* **Problem details**
Take the data below and copy exactly the lines starting at the one with "color(gold)" and finishing at the one with "for node in", both included.

* **Raw data**
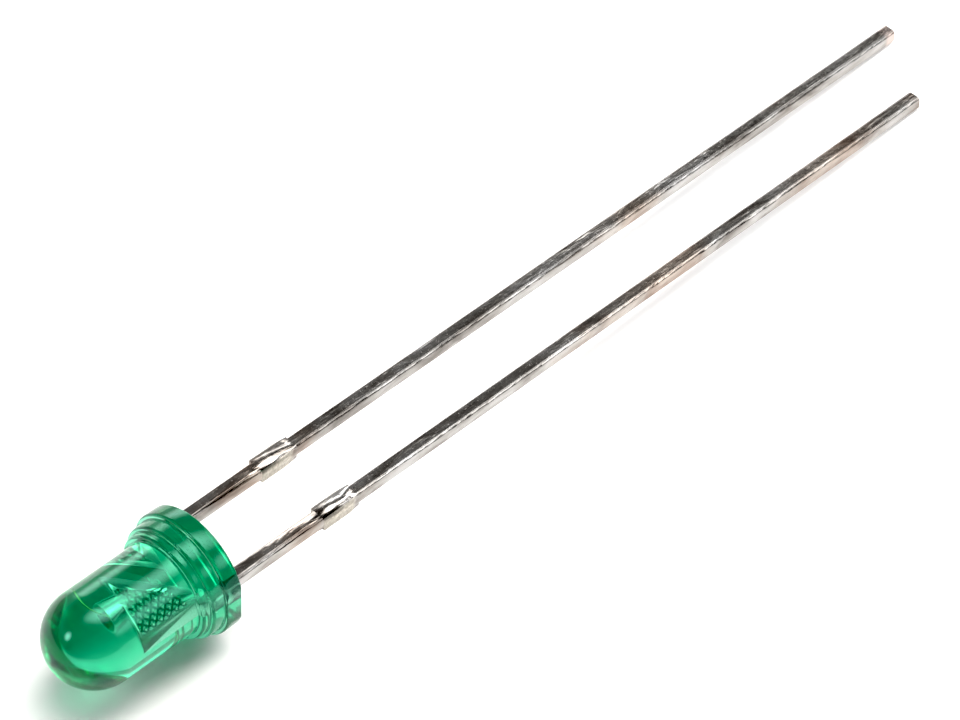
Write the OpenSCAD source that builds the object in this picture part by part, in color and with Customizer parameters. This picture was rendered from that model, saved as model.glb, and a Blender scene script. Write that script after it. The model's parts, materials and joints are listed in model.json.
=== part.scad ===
// Through-hole light-emitting diode, 3 mm round, green clear lens, lying on its flange and lead tips.
// It is drawn upright first: Z along the lens axis with the base plane at zero, X towards the cathode
// lead and Y across the leadframe. lie_down() then turns it into the pose in which it rests.

/* [Lens] */
// Diameter of the lens barrel and its dome
lens_d = 3.0; // [2.9:0.05:3.2]
// Height of the cast body, from the base plane to the top of the dome
body_h = 5.35; // [5.0:0.05:5.8]
// Diameter of the flange
flange_d = 3.96; // [3.9:0.02:4.2]
// Thickness of the flange
flange_t = 0.55; // [0.4:0.05:0.7]
// Diameter of the wide collar above the flange
collar_d = 3.66; // [3.56:0.02:3.76]
// Height of the top of the wide collar above the base plane
collar_h = 1.00; // [0.9:0.05:1.1]
// Diameter of the narrow collar, where the mould cup ends
step_d = 3.38; // [3.3:0.02:3.44]
// Height of the top of the narrow collar above the base plane
step_h = 1.25; // [1.2:0.05:1.4]
// Distance from the lens axis to the flat that marks the cathode
flat_dist = 1.89; // [1.84:0.01:1.92]
// Bevel on the upper edge of each collar and of the flange
rim_bevel = 0.06; // [0.02:0.01:0.08]

/* [Leads] */
// Distance between the lead centres
lead_pitch = 2.54; // [2.5:0.01:2.58]
// Side of the square lead
lead_w = 0.47; // [0.44:0.01:0.5]
// Break on the four long edges of a lead
lead_edge = 0.08; // [0.04:0.01:0.1]
// Length of the anode lead below the base plane
anode_len = 30.6; // [26:0.1:32]
// Length of the cathode lead below the base plane
cathode_len = 28.9; // [25:0.1:31]
// Distance from the base plane to the sheared tie-bar stubs
stub_from = 3.6; // [3:0.1:5]
// Length of a tie-bar stub along the lead
stub_len = 1.4; // [1:0.1:2]
// How far a stub stands out from the side of the lead
stub_out = 0.05; // [0.02:0.01:0.1]

/* [Leadframe] */
// Offset of the leadframe from the lens axis, towards the anode
frame_dx = 0.08; // [0:0.02:0.1]
// Offset of the leadframe from the lens axis, towards its coined face
frame_dy = 0.15; // [0:0.01:0.16]
// Outer edge of the anvil plate, from the middle of the leadframe
anvil_out = 1.26; // [1.2:0.01:1.27]
// Height of the anvil plate's outer shoulder above the base plane
anvil_top = 3.22; // [3.1:0.02:3.3]
// Height of the top of the anode post above the base plane
post_top = 3.16; // [3.0:0.02:3.2]
// Width of the slanted gap between the two plates
plate_gap = 0.42; // [0.36:0.01:0.5]
// Slant of that gap from the base plane, in degrees
gap_slant = 52; // [50:1:56]
// Spacing of the coined diagonal grooves
hatch_pitch = 0.2; // [0.18:0.01:0.25]
// Width of a coined groove
hatch_w = 0.07; // [0.05:0.01:0.09]
// Depth of a coined groove
hatch_depth = 0.03; // [0.02:0.01:0.05]

/* [Cup, die and wire] */
// Height of the rim of the reflector cup above the base plane
cup_rim = 3.50; // [3.45:0.01:3.56]
// Outer diameter of the cup at its rim
cup_d = 0.64; // [0.6:0.02:0.7]
// Depth of the cup
cup_depth = 0.26; // [0.22:0.01:0.28]
// Side of the square die
die_w = 0.22; // [0.2:0.01:0.23]
// Height of the die
die_h = 0.15; // [0.12:0.01:0.16]
// Thickness of the die-attach epoxy
attach_t = 0.02; // [0.01:0.005:0.03]
// Diameter of the bond wire
wire_d = 0.03; // [0.025:0.005:0.04]
// Rise of the wire loop above the line between its two ends
wire_rise = 0.26; // [0.2:0.02:0.34]

/* [Hidden] */
$fn = 96;

epoxy_green = [0.05, 0.62, 0.42, 0.6];
tin_grey = [0.66, 0.66, 0.65];
die_yellow = [0.82, 0.78, 0.55];
silver_epoxy = [0.75, 0.75, 0.78];
gold = [0.90, 0.72, 0.30];

lens_r = lens_d / 2;
flange_r = flange_d / 2;
dome_z = body_h - lens_r;
cut = 1;                              // extra length of a cutting tool past the face it cuts

lead_x = lead_pitch / 2;              // lead centre, from the middle of the leadframe
half = lead_w / 2;
stub_taper = 0.45;                    // sloped far end of a stub, where the tie bar tore

// Plate outlines, in X and Z from the middle of the leadframe.
neck_z = 0.95;                        // where a plate narrows to its lead
post_in = -0.98;                      // inner edge of the anode post
slant = tan(gap_slant);
gap_x = plate_gap / sin(gap_slant);   // the gap measured along X
foot_x = 0.02;                        // innermost corner of the anode plate
foot_z = 1.22;
wedge_z = foot_z + (foot_x - post_in) * slant;
arm_x = -0.66;                        // tip of the anvil's arm, over the gap
arm_z = foot_z + (foot_x + gap_x - arm_x) * slant;
notch_x = 0.30;                       // lower inner corner of the anvil plate
notch_z = foot_z + (foot_x + gap_x - notch_x) * slant;
hatch_margin = 0.12;                  // plain border around a coined field

cup_floor = cup_rim - cup_depth;
cup_foot = 2.70;                      // where the cup's outside runs into the anvil
cup_lip = 0.05;
cup_floor_r = 0.17;
attach_r = 0.16;
die_z = cup_floor + attach_t;
die_top = die_z + die_h;

ball_r = 0.04;
ball_h = 0.04;
tail_l = 0.12;                        // wedge bond on the anode post
tail_w = 0.07;
bond_x = (post_in - anvil_out) / 2;

// Wire loop: one arc through the ball at the die and the wedge bond on the post.
wire_a = [0, die_top + ball_h / 2];
wire_b = [bond_x, post_top + wire_d / 2];
chord = norm(wire_a - wire_b);
loop_r = (chord * chord / 4 + wire_rise * wire_rise) / (2 * wire_rise);
chord_dir = (wire_a - wire_b) / chord;
loop_c = (wire_a + wire_b) / 2 - [-chord_dir[1], chord_dir[0]] * (loop_r - wire_rise);
loop_start = atan2(wire_a[1] - loop_c[1], wire_a[0] - loop_c[0]);
loop_span = 2 * asin(chord / 2 / loop_r);

// Rest pose: the flange rim and both lead tips touch the ground, so the axis slopes down towards the
// tips, and the shorter cathode lead brings its side down a little.
under_z = frame_dy - half;
edge_in = half - lead_edge;
anode_y = lead_x + frame_dx;
cathode_y = -(lead_x - frame_dx);
fall = flange_r + under_z;
roll = fall * (anode_len - cathode_len)
     / ((anode_y - edge_in) * cathode_len - (cathode_y - edge_in) * anode_len) * 180 / PI;
tilt = atan((flange_r + under_z * cos(roll) + (anode_y - edge_in) * sin(roll)) / anode_len);
lift = flange_r * cos(tilt);
tip_top = (frame_dy + half) * cos(roll) + (anode_y + edge_in) * sin(roll);
x_mid = (anode_len * cos(tilt) + tip_top * sin(tilt) - dome_z * cos(tilt) - lens_r) / 2;
flat_angle = acos(flat_dist / flange_r);
y_mid = flange_r * (1 - cos(flat_angle - roll)) / 2;

module lie_down() {
    translate([-x_mid, -y_mid, lift])
        rotate([0, tilt, 0])
            rotate([90 + roll, 0, 0])
                rotate([0, -90, 0])
                    children();
}

// Turns an outline drawn in X and Z into a plate as thick as the leads.
module plate() {
    translate([-frame_dx, frame_dy + half, 0])
        rotate([90, 0, 0])
            linear_extrude(height = lead_w)
                children();
}

// Square lead with broken edges and a tie-bar stub on both sides.
module lead(x, length) {
    in = half - lead_edge;
    translate([x - frame_dx, frame_dy, -length])
        linear_extrude(height = length + neck_z)
            polygon([
                [-half, -in], [-in, -half], [in, -half], [half, -in],
                [half, in], [in, half], [-in, half], [-half, in]
            ]);
    side = half + stub_out;
    plate()
        polygon([
            [x - side, -stub_from], [x - side, -stub_from - stub_len + stub_taper],
            [x - half, -stub_from - stub_len], [x + half, -stub_from - stub_len],
            [x + side, -stub_from - stub_len + stub_taper], [x + side, -stub_from]
        ]);
}

module anvil_outline() {
    polygon([
        [lead_x - half, neck_z - 0.25], [lead_x + half, neck_z - 0.25],
        [lead_x + half, neck_z], [anvil_out, neck_z + 0.15],
        [anvil_out, anvil_top], [arm_x, arm_z],
        [notch_x, notch_z]
    ]);
}

module post_outline() {
    polygon([
        [-lead_x + half, neck_z - 0.25], [-lead_x - half, neck_z - 0.25],
        [-lead_x - half, neck_z], [-anvil_out, neck_z + 0.15],
        [-anvil_out, post_top], [post_in, post_top],
        [post_in, wedge_z], [foot_x, foot_z]
    ]);
}

// Diagonal grooves both ways over a square of the plate, to be cut from its coined face.
module hatch(x, z, size) {
    count = floor(size / hatch_pitch);
    translate([x - frame_dx, frame_dy + half, z])
        for (turn = [45, -45])
            rotate([0, turn, 0])
                for (i = [-count : count])
                    translate([i * hatch_pitch - hatch_w / 2, -hatch_depth, -size])
                        cube([hatch_w, cut, 2 * size]);
}

// A coined field: the grooves end where the plain border of the plate begins.
module coined_field(x, z, size) {
    intersection() {
        hatch(x, z, size);
        translate([0, frame_dy + half - 2 * hatch_depth, 0])
            rotate([-90, 0, 0])
                linear_extrude(height = cut)
                    mirror([0, 1])
                        translate([-frame_dx, 0])
                            children();
    }
}

module anvil_field() {
    polygon([
        [anvil_out - hatch_margin, neck_z + 0.45],
        [anvil_out - hatch_margin, anvil_top - hatch_margin],
        [arm_x + 0.36, arm_z + 0.04],
        [notch_x + 0.16, notch_z + 0.06]
    ]);
}

module post_field() {
    polygon([
        [-anvil_out + hatch_margin, neck_z + 0.35],
        [-anvil_out + hatch_margin, wedge_z],
        [post_in - 0.02, wedge_z - 0.1],
        [foot_x - 0.3, foot_z + 0.12]
    ]);
}

// Reflector cup, swaged out of the top of the anvil.
module cup() {
    translate([-frame_dx, frame_dy, 0])
        difference() {
            translate([0, 0, cup_foot])
                cylinder(h = cup_rim - cup_foot, r1 = half, r2 = cup_d / 2);
            translate([0, 0, cup_floor])
                cylinder(h = cup_depth, r1 = cup_floor_r, r2 = cup_d / 2 - cup_lip);
            translate([0, 0, cup_rim])
                cylinder(h = cut, r = cup_d);
        }
}

module cathode_frame() {
    difference() {
        union() {
            lead(lead_x, cathode_len);
            plate()
                anvil_outline();
        }
        coined_field(0.4, 2.2, 2.0)
            anvil_field();
    }
    cup();
}

module anode_frame() {
    difference() {
        union() {
            lead(-lead_x, anode_len);
            plate()
                post_outline();
        }
        coined_field(-0.8, 1.9, 1.4)
            post_field();
    }
}

module attach_dot() {
    translate([-frame_dx, frame_dy, cup_floor])
        cylinder(h = attach_t, r = attach_r);
}

module die_block() {
    translate([-frame_dx - die_w / 2, frame_dy - die_w / 2, die_z])
        cube([die_w, die_w, die_h]);
}

// Gold wire: ball on the die, one loop, and a wedge bond on the anode post.
module wire() {
    translate([-frame_dx, frame_dy, 0]) {
        translate([0, 0, die_top])
            cylinder(h = ball_h, r = ball_r, $fn = 32);
        translate([loop_c[0], 0, loop_c[1]])
            rotate([90, 0, 0])
                rotate([0, 0, loop_start])
                    rotate_extrude(angle = loop_span)
                        translate([loop_r, 0])
                            circle(d = wire_d, $fn = 24);
        translate([bond_x - tail_l / 2, -tail_w / 2, post_top])
            cube([tail_l, tail_w, wire_d]);
    }
}

// Round step of the body with a bevelled upper edge.
module tier(r, top) {
    cylinder(h = top - rim_bevel, r = r);
    translate([0, 0, top - rim_bevel])
        cylinder(h = rim_bevel, r1 = r, r2 = r - rim_bevel);
}

module cast_outside() {
    difference() {
        tier(flange_r, flange_t);
        translate([flat_dist, -flange_d, -cut])
            cube([flange_d, 2 * flange_d, flange_t + 2 * cut]);
    }
    tier(collar_d / 2, collar_h);
    tier(step_d / 2, step_h);
    cylinder(h = dome_z, r = lens_r);
    translate([0, 0, dome_z])
        sphere(r = lens_r);
}

module lens_body() {
    color(epoxy_green)
        lie_down()
            difference() {
                cast_outside();
                cathode_frame();
                anode_frame();
                attach_dot();
                die_block();
                wire();
            }
}

module cathode_lead() {
    color(tin_grey)
        lie_down()
            cathode_frame();
}

module anode_lead() {
    color(tin_grey)
        lie_down()
            anode_frame();
}

module led_die() {
    color(die_yellow)
        lie_down()
            die_block();
}

module die_attach() {
    color(silver_epoxy)
        lie_down()
            attach_dot();
}

module bond_wire() {
    color(gold)
        lie_down()
            wire();
}

lens_body();
cathode_lead();
anode_lead();
led_die();
die_attach();
bond_wire();
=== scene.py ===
import json
import math

import bmesh
import bpy
from mathutils import Matrix, Vector


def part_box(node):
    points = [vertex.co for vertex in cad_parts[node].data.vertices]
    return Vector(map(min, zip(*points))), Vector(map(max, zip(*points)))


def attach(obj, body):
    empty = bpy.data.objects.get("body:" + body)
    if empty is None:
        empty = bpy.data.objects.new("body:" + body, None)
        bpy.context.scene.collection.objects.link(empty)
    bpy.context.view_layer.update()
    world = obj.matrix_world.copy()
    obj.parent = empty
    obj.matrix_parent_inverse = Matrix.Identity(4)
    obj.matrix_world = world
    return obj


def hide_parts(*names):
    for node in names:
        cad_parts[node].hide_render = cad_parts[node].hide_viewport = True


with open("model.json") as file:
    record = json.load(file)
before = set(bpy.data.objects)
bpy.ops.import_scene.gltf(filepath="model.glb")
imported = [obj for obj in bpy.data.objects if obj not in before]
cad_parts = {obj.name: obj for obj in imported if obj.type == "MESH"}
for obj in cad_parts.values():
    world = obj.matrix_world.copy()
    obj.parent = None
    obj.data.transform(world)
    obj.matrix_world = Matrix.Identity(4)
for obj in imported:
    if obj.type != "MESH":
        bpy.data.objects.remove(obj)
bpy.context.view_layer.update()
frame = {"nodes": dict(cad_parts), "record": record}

# Driving dimensions of the diode in millimetres, in its upright frame: Z along the lens axis with the
# base plane at zero, X towards the cathode lead, Y out of the coined face of the leadframe.
SKIN = 0.003                            # how far the smooth lens stays inside the CAD one
LENS_R = 1.5 - SKIN
BODY_H = 5.35 - SKIN
DOME_Z = BODY_H - LENS_R
FLANGE_R, FLANGE_T = 1.98 - SKIN, 0.55
COLLAR_R, COLLAR_H = 1.83 - SKIN, 1.00
STEP_R, STEP_H = 1.69 - SKIN, 1.25
FLAT_DIST, FLAT_ROUND = 1.89 - SKIN, 0.03
FLAT_REACH = 0.06                       # above the flange, so that the flat cuts its fillet too
BASE_ROUND, OUTER_ROUND, INNER_ROUND = 0.025, 0.085, 0.05
BASE_RIM = 0.05                         # plain ring left at the base, inside its round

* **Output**
    color(gold)
        lie_down()
            wire();
}

lens_body();
cathode_lead();
anode_lead();
led_die();
die_attach();
bond_wire();
=== scene.py ===
import json
import math

import bmesh
import bpy
from mathutils import Matrix, Vector


def part_box(node):
    points = [vertex.co for vertex in cad_parts[node].data.vertices]
    return Vector(map(min, zip(*points))), Vector(map(max, zip(*points)))


def attach(obj, body):
    empty = bpy.data.objects.get("body:" + body)
    if empty is None:
        empty = bpy.data.objects.new("body:" + body, None)
        bpy.context.scene.collection.objects.link(empty)
    bpy.context.view_layer.update()
    world = obj.matrix_world.copy()
    obj.parent = empty
    obj.matrix_parent_inverse = Matrix.Identity(4)
    obj.matrix_world = world
    return obj


def hide_parts(*names):
    for node in names:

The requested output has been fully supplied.